The enemy variety is pretty neat and the creatures themselves are well-designed, though the same cannot be said for the map. Most schools aren’t meant to be masterworks of gothic architecture like Castlevania, but the Ghoul School is a bit of a mess to navigate. You’ll be spending much of your time marching down hallways, most of which share the same ugly orange wallpaint. You will occasionally come to hallways of different colors containing important rooms, but most of the rooms you enter will be generic grey classrooms that are also indistinguishable from each other. Metroid may have had an entirely black background, but it still managed to make most areas feel relatively unique and had many areas requiring vertical movement. Here, you’re just walking left and right through a bunch of orange and grey, and a large chunk of that time will be spent whacking eye-beasts who have too much health.

You start out with a horribly-ranged bat that takes four whacks to kill the eyeballs with, and a wet towel is somehow an improvement over your bat. You’ll eventually get other weapons like a gun that has good range but pathetic damage, embalming fluid for hitting really small enemies (Spike is unable to crouch normally), and surprisingly damaging sandwiches.
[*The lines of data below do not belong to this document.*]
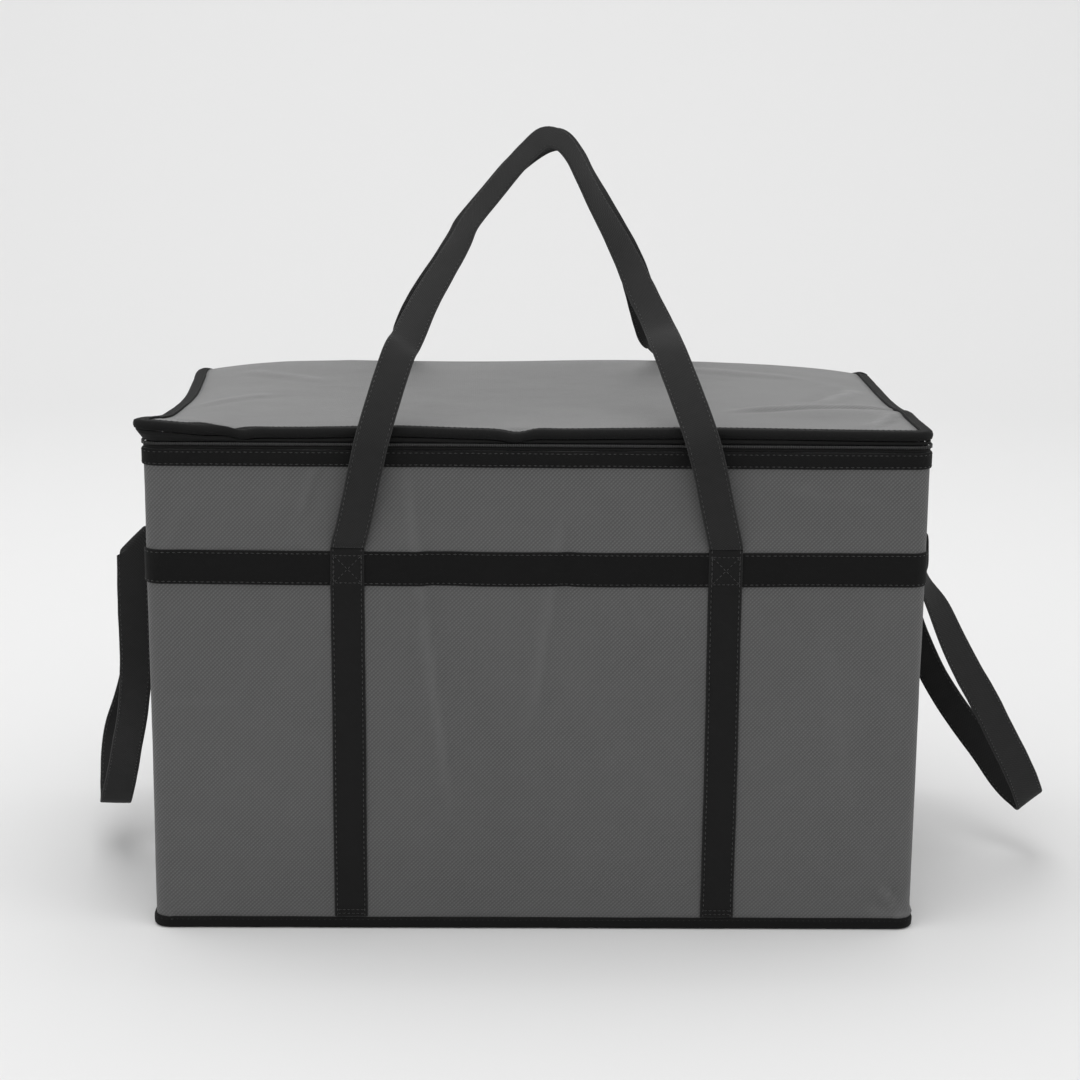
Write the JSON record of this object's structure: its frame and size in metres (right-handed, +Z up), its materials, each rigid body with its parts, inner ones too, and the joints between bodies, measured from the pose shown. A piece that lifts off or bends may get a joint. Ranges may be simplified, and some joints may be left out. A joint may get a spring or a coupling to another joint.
{
  "type": "insulated tote bag",
  "caption": "Insulated catering tote bag in grey padded cloth with a zipped flat lid, black bindings and straps, long carrying handles and side handles",
  "frame": {"origin": "middle of the base's underside, on the floor", "axes": "+X to the right along the wide front, +Y from the front to the back, +Z up"},
  "size_m": [0.799, 0.3854, 0.6044],
  "materials": {
    "wall_cloth": "matte",
    "lid_cloth": "matte",
    "base_cloth": "matte",
    "binding_tape": "matte",
    "strap_tape": "matte",
    "zip_tape": "matte",
    "zip_teeth": "satin"
  },
  "bodies": {
    "root": {"front_panel": "wall_cloth", "back_panel": "wall_cloth", "left_panel": "wall_cloth", "right_panel": "wall_cloth", "lid_panel": "lid_cloth", "base_panel": "base_cloth", "lid_binding": "binding_tape", "rim_band": "binding_tape", "waist_band": "binding_tape", "base_binding": "binding_tape", "front_strap_left": "strap_tape", "front_strap_right": "strap_tape", "back_strap_left": "strap_tape", "back_strap_right": "strap_tape", "front_handle": "strap_tape", "back_handle": "strap_tape", "left_handle": "strap_tape", "right_handle": "strap_tape", "zip_tape_lower": "zip_tape", "zip_tape_upper": "zip_tape", "zip_coil": "zip_teeth", "zip_slider": "zip_teeth"}
  },
  "joints": []
}
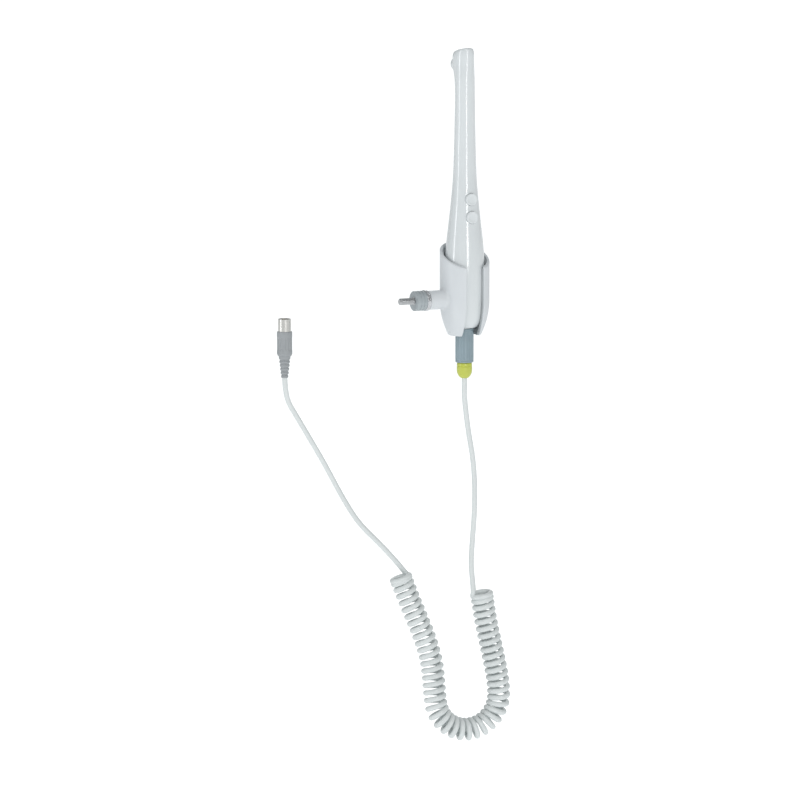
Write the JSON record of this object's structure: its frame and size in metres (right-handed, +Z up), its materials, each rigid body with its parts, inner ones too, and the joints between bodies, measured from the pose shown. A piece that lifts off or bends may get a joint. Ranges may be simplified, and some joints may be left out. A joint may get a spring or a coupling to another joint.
{
  "type": "intraoral camera",
  "caption": "Slim handheld dental camera with a lens in its side, standing in a tilting cradle for a monitor's side, with a curly cord.",
  "frame": {"origin": "middle of the mounting face, where the swivel's bushing meets the monitor's side", "axes": "+X out of the monitor's side, -Y to the front (cradle slot and buttons), +Z up along the handpiece"},
  "size_m": [0.1719, 0.0664, 0.5155],
  "materials": {
    "cradle_white": "smooth white plastic",
    "handpiece_white": "glossy white plastic",
    "button_grey": "satin pale grey plastic",
    "liner_grey": "matt soft rubber",
    "steel": "satin steel",
    "bright_ring": "bright metal",
    "swivel_dark": "satin dark grey plastic",
    "lock_slate": "satin slate plastic",
    "boot_lime": "soft lime rubber",
    "cord_grey": "matt pale grey rubber",
    "plug_grey": "moulded grey plastic",
    "nickel": "nickel plate",
    "gold_contact": "gold plate",
    "insulator": "matt black plastic",
    "board_green": "solder mask",
    "chip_black": "matt black epoxy",
    "flex_amber": "amber film",
    "sensor_glass": "dark glossy sensor",
    "lens_black": "matt black plastic",
    "lens_glass": "coated glass",
    "led_phosphor": "yellow phosphor"
  },
  "bodies": {
    "base": {"pivot_bolt": "steel", "swivel_bushing": "swivel_dark", "friction_ring": "bright_ring", "spring_washer": "steel", "cord_lead_lower": "cord_grey", "cord_curly": "cord_grey", "cord_monitor_lead": "cord_grey", "far_boot": "plug_grey", "far_grip": "plug_grey", "far_shell": "nickel", "far_core": "insulator", "far_pins": "gold_contact"},
    "cradle": {"cradle_shell": "cradle_white", "cradle_liner": "liner_grey", "cradle_arm": "cradle_white", "bolt_cover": "cradle_white", "parking_magnet": "nickel"},
    "handpiece": {"front_shell": "handpiece_white", "rear_shell": "handpiece_white", "main_board": "board_green", "board_chips": "chip_black", "tact_switches": "chip_black", "parking_sensor": "insulator", "flex_cable": "flex_amber", "sensor_board": "board_green", "image_sensor": "sensor_glass", "lens_holder": "lens_black", "lens_barrel": "lens_black", "front_lens": "lens_glass", "led_board": "board_green", "ring_leds": "led_phosphor", "lens_bezel": "handpiece_white", "lens_window": "lens_glass", "tail_socket": "nickel", "socket_insulator": "insulator", "socket_contacts": "gold_contact", "plug_core": "insulator", "plug_pins": "gold_contact", "plug_body": "nickel", "cable_boot": "boot_lime", "cord_lead_upper": "cord_grey"},
    "lock_ring": {"lock_ring": "lock_slate"},
    "capture_button": {"capture_button": "button_grey"},
    "mode_button": {"mode_button": "button_grey"}
  },
  "joints": [
    {"name": "cradle_tilt", "type": "hinge", "parent": "base", "child": "cradle", "pos_m": [0.011, 0, 0], "axis": [1, 0, 0], "range_deg": [-20, 30]},
    {"name": "handpiece_lift", "type": "slide", "parent": "cradle", "child": "handpiece", "axis": [0, 0, 1], "range_m": [0, 0.1]},
    {"name": "lock_ring_turn", "type": "hinge", "parent": "handpiece", "child": "lock_ring", "pos_m": [0.042, 0, -0.034], "axis": [0, 0, 1], "range_deg": [0, 90]},
    {"name": "capture_press", "type": "slide", "parent": "handpiece", "child": "capture_button", "axis": [0, 1, 0], "range_m": [0, 0.0008], "stiffness_N_per_m": 1500},
    {"name": "mode_press", "type": "slide", "parent": "handpiece", "child": "mode_button", "axis": [0, 1, 0], "range_m": [0, 0.0008], "stiffness_N_per_m": 1500}
  ]
}
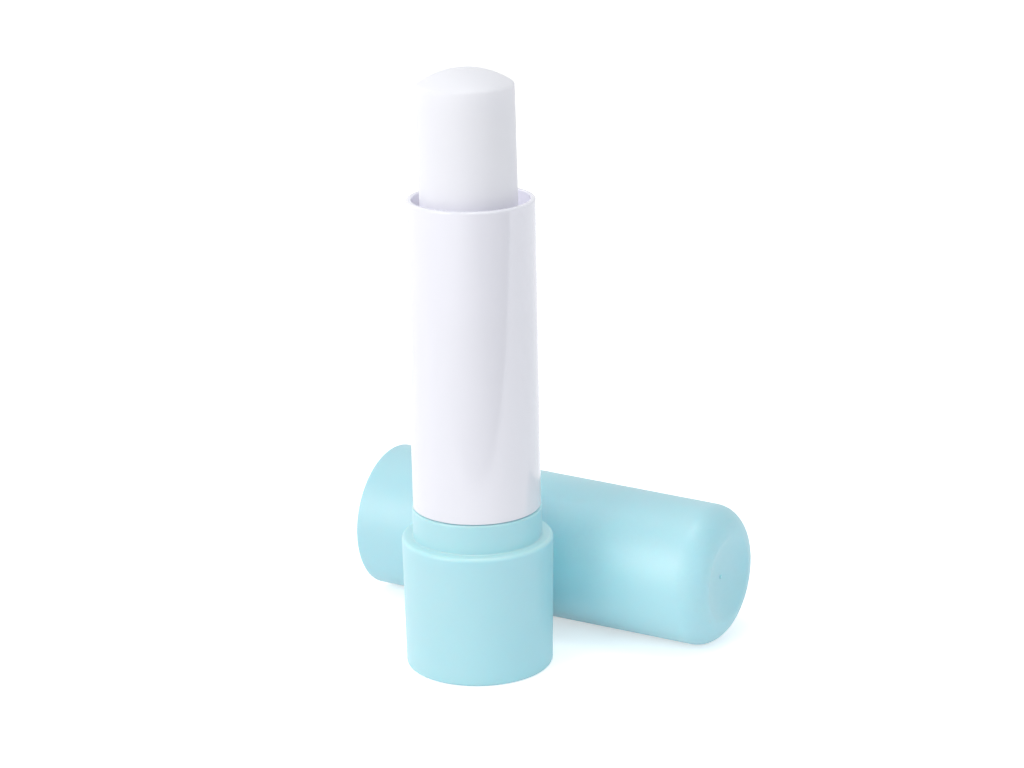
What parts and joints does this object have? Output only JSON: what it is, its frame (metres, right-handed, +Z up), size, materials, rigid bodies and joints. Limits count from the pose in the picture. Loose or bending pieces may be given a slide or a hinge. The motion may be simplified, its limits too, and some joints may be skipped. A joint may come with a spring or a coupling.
{
  "type": "lip balm",
  "caption": "Twist-up lip balm stick, open with the balm wound out of its white tube, on a pale blue base, and the matching cap lying on its side against it.",
  "frame": {"origin": "middle of the base's foot, on the surface that the stick stands on", "axes": "+Z up along the stick, from the foot to the balm's tip; the cap lies on the floor towards +Y, its closed end towards +X"},
  "size_m": [0.0526, 0.0476, 0.0774],
  "materials": {
    "blue_plastic": "satin, slightly translucent pale blue moulding",
    "white_plastic": "polished white moulding",
    "inner_plastic": "plain natural white moulding",
    "balm": "waxy, soft sheen"
  },
  "bodies": {
    "stand": {"base": "blue_plastic", "screw": "inner_plastic", "cap": "blue_plastic"},
    "barrel": {"tube": "white_plastic"},
    "lift": {"carriage": "inner_plastic", "balm": "balm"}
  },
  "joints": [
    {"name": "tube_turn", "type": "hinge", "parent": "stand", "child": "barrel", "pos_m": [0, 0, 0.02128], "axis": [0, 0, 1], "range_deg": [-1520, 1171]},
    {"name": "balm_travel", "type": "slide", "parent": "barrel", "child": "lift", "axis": [0, 0, 1], "range_m": [-0.01688, 0.013]}
  ],
  "couplings": [
    {"joint": "tube_turn", "follows": "balm_travel", "rad_per_m": 1570.8}
  ]
}
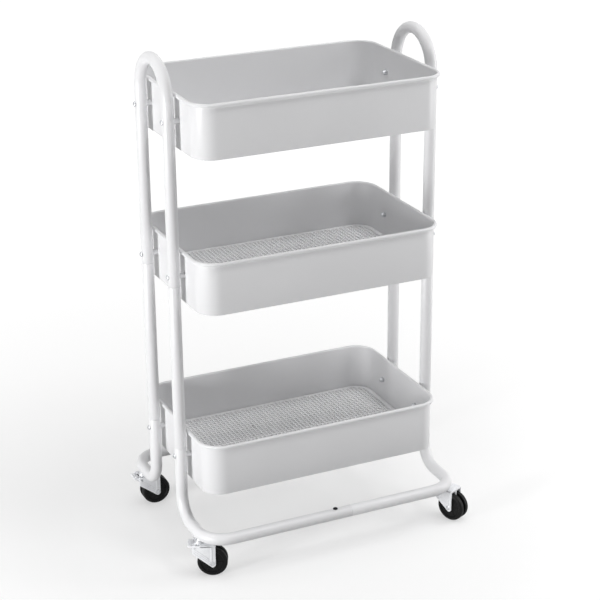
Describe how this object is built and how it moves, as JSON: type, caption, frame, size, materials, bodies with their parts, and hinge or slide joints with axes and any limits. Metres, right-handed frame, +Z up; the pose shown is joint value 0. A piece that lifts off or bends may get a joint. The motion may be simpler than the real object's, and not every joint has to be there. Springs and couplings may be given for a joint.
{
  "type": "utility cart",
  "caption": "Tall narrow rolling utility cart: rounded metal trays with mesh floors hung between looped tube end frames on swivel casters.",
  "frame": {"origin": "on the floor, under the middle of the cart", "axes": "+X along the trays, from one end frame to the other; +Y from the front to the rear; +Z up"},
  "size_m": [0.4873, 0.349, 0.81],
  "materials": {
    "frame_paint": "satin white powder coat",
    "tray_paint": "satin white powder coat",
    "mesh_paint": "satin white powder coat",
    "screw_steel": "zinc plated",
    "black_screw": "black oxide",
    "stem_steel": "zinc plated",
    "hood_plastic": "smooth moulded",
    "wheel_plastic": "smooth moulded"
  },
  "bodies": {
    "frame": {"handle_left": "frame_paint", "handle_right": "frame_paint", "leg_front_left": "frame_paint", "leg_front_right": "frame_paint", "leg_rear_left": "frame_paint", "leg_rear_right": "frame_paint", "base_front_left": "frame_paint", "base_front_right": "frame_paint", "base_rear_left": "frame_paint", "base_rear_right": "frame_paint", "rail_screws": "black_screw", "tray_top": "tray_paint", "tray_middle": "tray_paint", "tray_bottom": "tray_paint", "mesh_top": "mesh_paint", "mesh_middle": "mesh_paint", "mesh_bottom": "mesh_paint", "spacers_top": "frame_paint", "spacers_middle": "frame_paint", "spacers_bottom": "frame_paint", "screws_top": "screw_steel", "screws_middle": "screw_steel", "screws_bottom": "screw_steel", "cap_nuts_top": "screw_steel", "cap_nuts_middle": "screw_steel", "cap_nuts_bottom": "screw_steel", "stem_front_left": "stem_steel", "stem_front_right": "stem_steel", "stem_rear_left": "stem_steel", "stem_rear_right": "stem_steel"},
    "swivel_front_left": {"hood_front_left": "hood_plastic", "axle_front_left": "stem_steel"},
    "wheel_a_front_left": {"wheel_a_front_left": "wheel_plastic"},
    "wheel_b_front_left": {"wheel_b_front_left": "wheel_plastic"},
    "swivel_front_right": {"hood_front_right": "hood_plastic", "axle_front_right": "stem_steel"},
    "wheel_a_front_right": {"wheel_a_front_right": "wheel_plastic"},
    "wheel_b_front_right": {"wheel_b_front_right": "wheel_plastic"},
    "swivel_rear_left": {"hood_rear_left": "hood_plastic", "axle_rear_left": "stem_steel"},
    "wheel_a_rear_left": {"wheel_a_rear_left": "wheel_plastic"},
    "wheel_b_rear_left": {"wheel_b_rear_left": "wheel_plastic"},
    "swivel_rear_right": {"hood_rear_right": "hood_plastic", "axle_rear_right": "stem_steel"},
    "wheel_a_rear_right": {"wheel_a_rear_right": "wheel_plastic"},
    "wheel_b_rear_right": {"wheel_b_rear_right": "wheel_plastic"},
    "brake_front_left": {"brake_lever_front_left": "hood_plastic"},
    "brake_rear_left": {"brake_lever_rear_left": "hood_plastic"}
  },
  "joints": [
    {"name": "swivel_front_left", "type": "hinge", "parent": "frame", "child": "swivel_front_left", "pos_m": [-0.219, -0.128, 0.06], "axis": [0, 0, 1], "continuous": true},
    {"name": "spin_a_front_left", "type": "hinge", "parent": "swivel_front_left", "child": "wheel_a_front_left", "pos_m": [-0.20087, -0.13645, 0.024], "axis": [0.4226, 0.9063, 0], "continuous": true},
    {"name": "spin_b_front_left", "type": "hinge", "parent": "swivel_front_left", "child": "wheel_b_front_left", "pos_m": [-0.20087, -0.13645, 0.024], "axis": [0.4226, 0.9063, 0], "continuous": true},
    {"name": "swivel_front_right", "type": "hinge", "parent": "frame", "child": "swivel_front_right", "pos_m": [0.219, -0.128, 0.06], "axis": [0, 0, 1], "continuous": true},
    {"name": "spin_a_front_right", "type": "hinge", "parent": "swivel_front_right", "child": "wheel_a_front_right", "pos_m": [0.22745, -0.14613, 0.024], "axis": [0.9063, 0.4226, 0], "continuous": true},
    {"name": "spin_b_front_right", "type": "hinge", "parent": "swivel_front_right", "child": "wheel_b_front_right", "pos_m": [0.22745, -0.14613, 0.024], "axis": [0.9063, 0.4226, 0], "continuous": true},
    {"name": "swivel_rear_left", "type": "hinge", "parent": "frame", "child": "swivel_rear_left", "pos_m": [-0.219, 0.128, 0.06], "axis": [0, 0, 1], "continuous": true},
    {"name": "spin_a_rear_left", "type": "hinge", "parent": "swivel_rear_left", "child": "wheel_a_rear_left", "pos_m": [-0.199, 0.128, 0.024], "axis": [0, 1, 0], "continuous": true},
    {"name": "spin_b_rear_left", "type": "hinge", "parent": "swivel_rear_left", "child": "wheel_b_rear_left", "pos_m": [-0.199, 0.128, 0.024], "axis": [0, 1, 0], "continuous": true},
    {"name": "swivel_rear_right", "type": "hinge", "parent": "frame", "child": "swivel_rear_right", "pos_m": [0.219, 0.128, 0.06], "axis": [0, 0, 1], "continuous": true},
    {"name": "spin_a_rear_right", "type": "hinge", "parent": "swivel_rear_right", "child": "wheel_a_rear_right", "pos_m": [0.20168, 0.138, 0.024], "axis": [-0.5, -0.866, 0], "continuous": true},
    {"name": "spin_b_rear_right", "type": "hinge", "parent": "swivel_rear_right", "child": "wheel_b_rear_right", "pos_m": [0.20168, 0.138, 0.024], "axis": [-0.5, -0.866, 0], "continuous": true},
    {"name": "brake_front_left", "type": "hinge", "parent": "swivel_front_left", "child": "brake_front_left", "pos_m": [-0.22534, -0.12504, 0.0508], "axis": [-0.4226, -0.9063, 0], "range_deg": [0, 25]},
    {"name": "brake_rear_left", "type": "hinge", "parent": "swivel_rear_left", "child": "brake_rear_left", "pos_m": [-0.226, 0.128, 0.0508], "axis": [0, -1, 0], "range_deg": [0, 25]}
  ]
}
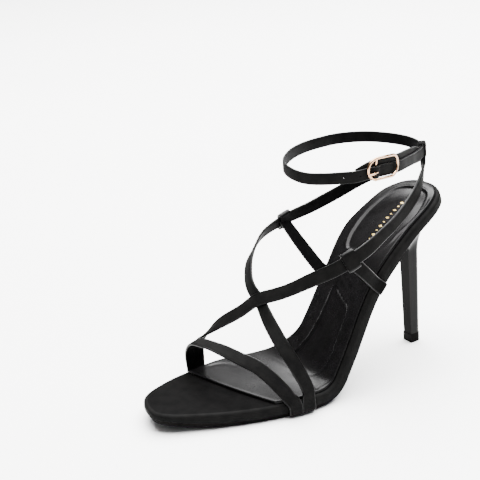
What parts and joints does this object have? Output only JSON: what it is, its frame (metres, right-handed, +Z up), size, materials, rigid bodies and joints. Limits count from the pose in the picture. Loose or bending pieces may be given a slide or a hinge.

You’ll also get spring shoes for extra jump power and suction shoes for ceiling crawling, but you are a noticeably taller target while wearing either. The only other items you find are apples which restore either a bit or a lot of life, which are necessary to conserve until absolutely needed considering you only get five lives to complete the game. Without any continues, password systems, or saves, Ghoul School demands it be beaten within its viciously strict rules, which most people would likely not be willing to accomplish. In fact, the ending is quite the insult, where Spike holds Samantha’s hand after rescuing her, only for her to shrug his hand off and step away. You have to suffer through an almost impossible maze of bland corridors and buff eyeballs only to get that as your reward? There were a lot of NES games that didn’t have much of an ending, but at least most of them didn’t insult you either.

Ghoul School feels like it could have been a legitimately fine game but ended up as a lot of blown potential. It does get points for occasionally being legitimately creepy, like the Medusa head guarding an anonymous pile of bones just to the left of your starting position, and a nightmarish version of Westminster Quarters plays in the principal’s office (to note, your principal has inexplicably been morphed into the Grim Reaper). There’s also a corpse in the gym that appears to be half-bloody in a moment of censor-dodging, and you die instantly if you run over it. Sadly, these interesting moments are too few and far in between a bunch of boring travel through a sloppily designed map that almost makes the first Metroid seem like walking a straight line. It takes too long to kill enemies and some of them can deal vicious damage to you in return. The odds seem greatly stacked against Spike, which would have made for an interesting survival horror romp, but that’s not what this game tried and failed to do. Ghoul School may get an “A” for effort, but it gets about a “D” in practice, though maybe a “C-” if the teacher’s feeling generous around the end of the semester.